Todo eso lo demostró Plantlife, una fundación ecológica británica que lanzó el 2018 una campaña para no cortar el pasto en el último mes de la primavera, con el objetivo de que las malezas pudieran florecer y proveer de más polen a los insectos. Quienes participaron en ella el último año descubrieron en sus patios más de 250 especies diferentes de flores que no conocían, avistaron más abejas y abejorros, y también se multiplicó el canto de los pájaros.
“Conviene relajarse y dejar que el sistema se autoorganice y busque su mejor forma de evolucionar”, aconseja el doctor en ciencias biológicas. “Que encuentre el ensamble de especies más propicio para las condiciones de agua, temperatura y nutrientes que se están otorgando.

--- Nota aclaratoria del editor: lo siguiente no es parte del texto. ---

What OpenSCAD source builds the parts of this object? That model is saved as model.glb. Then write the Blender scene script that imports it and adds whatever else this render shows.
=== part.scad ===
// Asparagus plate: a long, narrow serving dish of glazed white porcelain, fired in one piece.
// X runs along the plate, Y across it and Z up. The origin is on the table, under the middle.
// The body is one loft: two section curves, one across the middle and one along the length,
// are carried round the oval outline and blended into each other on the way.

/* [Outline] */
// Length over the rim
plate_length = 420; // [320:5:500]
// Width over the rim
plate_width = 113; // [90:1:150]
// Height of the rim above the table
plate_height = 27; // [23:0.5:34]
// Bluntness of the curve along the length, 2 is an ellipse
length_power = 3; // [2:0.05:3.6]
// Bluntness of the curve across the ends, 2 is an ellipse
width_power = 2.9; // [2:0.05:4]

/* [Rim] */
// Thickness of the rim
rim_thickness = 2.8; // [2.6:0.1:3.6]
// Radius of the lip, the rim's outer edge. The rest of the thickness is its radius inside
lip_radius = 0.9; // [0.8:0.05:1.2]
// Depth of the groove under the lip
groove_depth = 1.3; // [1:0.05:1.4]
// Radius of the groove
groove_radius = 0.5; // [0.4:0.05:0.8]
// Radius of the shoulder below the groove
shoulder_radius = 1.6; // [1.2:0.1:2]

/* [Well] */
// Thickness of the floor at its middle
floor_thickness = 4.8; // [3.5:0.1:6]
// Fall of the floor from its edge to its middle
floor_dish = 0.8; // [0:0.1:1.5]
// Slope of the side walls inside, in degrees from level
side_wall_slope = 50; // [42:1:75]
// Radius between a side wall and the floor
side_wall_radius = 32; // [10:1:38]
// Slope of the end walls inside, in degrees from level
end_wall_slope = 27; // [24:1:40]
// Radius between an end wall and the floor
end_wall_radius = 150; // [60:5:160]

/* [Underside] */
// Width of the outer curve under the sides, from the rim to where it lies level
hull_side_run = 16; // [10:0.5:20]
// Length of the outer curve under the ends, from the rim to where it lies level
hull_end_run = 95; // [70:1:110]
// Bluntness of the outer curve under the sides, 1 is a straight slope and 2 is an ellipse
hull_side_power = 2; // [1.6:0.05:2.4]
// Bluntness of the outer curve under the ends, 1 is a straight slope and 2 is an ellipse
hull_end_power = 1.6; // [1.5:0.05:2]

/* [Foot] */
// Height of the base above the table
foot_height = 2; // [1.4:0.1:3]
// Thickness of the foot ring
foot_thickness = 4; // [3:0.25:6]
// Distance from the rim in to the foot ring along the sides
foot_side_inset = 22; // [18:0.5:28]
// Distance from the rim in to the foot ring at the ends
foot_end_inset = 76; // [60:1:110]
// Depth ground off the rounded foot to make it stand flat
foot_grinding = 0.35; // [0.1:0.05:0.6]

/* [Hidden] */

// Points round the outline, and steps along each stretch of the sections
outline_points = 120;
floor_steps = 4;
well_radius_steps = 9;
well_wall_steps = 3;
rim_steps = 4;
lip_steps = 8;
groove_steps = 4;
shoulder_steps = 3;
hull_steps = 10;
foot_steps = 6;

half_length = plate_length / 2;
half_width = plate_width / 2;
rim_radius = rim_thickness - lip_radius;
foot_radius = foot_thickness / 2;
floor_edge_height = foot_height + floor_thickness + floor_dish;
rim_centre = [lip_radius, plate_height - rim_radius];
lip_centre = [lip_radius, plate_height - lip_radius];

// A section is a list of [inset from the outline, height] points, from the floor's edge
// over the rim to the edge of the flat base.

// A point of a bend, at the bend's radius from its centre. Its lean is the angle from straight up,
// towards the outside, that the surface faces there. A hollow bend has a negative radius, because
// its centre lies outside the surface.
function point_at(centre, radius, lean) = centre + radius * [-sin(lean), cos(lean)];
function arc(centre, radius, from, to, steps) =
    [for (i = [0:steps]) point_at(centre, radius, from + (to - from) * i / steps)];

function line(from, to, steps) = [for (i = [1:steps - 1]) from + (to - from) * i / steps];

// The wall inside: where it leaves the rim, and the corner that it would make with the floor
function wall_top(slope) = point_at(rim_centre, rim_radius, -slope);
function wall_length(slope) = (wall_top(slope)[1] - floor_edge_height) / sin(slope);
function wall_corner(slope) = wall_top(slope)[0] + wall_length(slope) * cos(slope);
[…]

Si uno toma una postura más de contemplación y menos de obsesión sobre el jardín, sin hacer casi ningún esfuerzo hará una contribución fuerte para el bienestar propio y del entorno: se promueve el naturalismo y descubrirás que otras especies pueden existir en el espacio que habitas”.
“La naturaleza tiene memoria”, concluye Alfaro. “Si por un tiempo dejas tu terreno sin perturbar ni alterar, solo regándolo de vez en cuando, este comenzará a recuperar las condiciones que tenía antes de la urbanización, mucho más resiliente al cambio climático”.
Si dejas de cortarlo, a lo mejor el pasto de tu vecino efectivamente estará más verde. Pero el tuyo se verá más colorido, con mucha más vida y de seguro te hará sentir bastante mejor.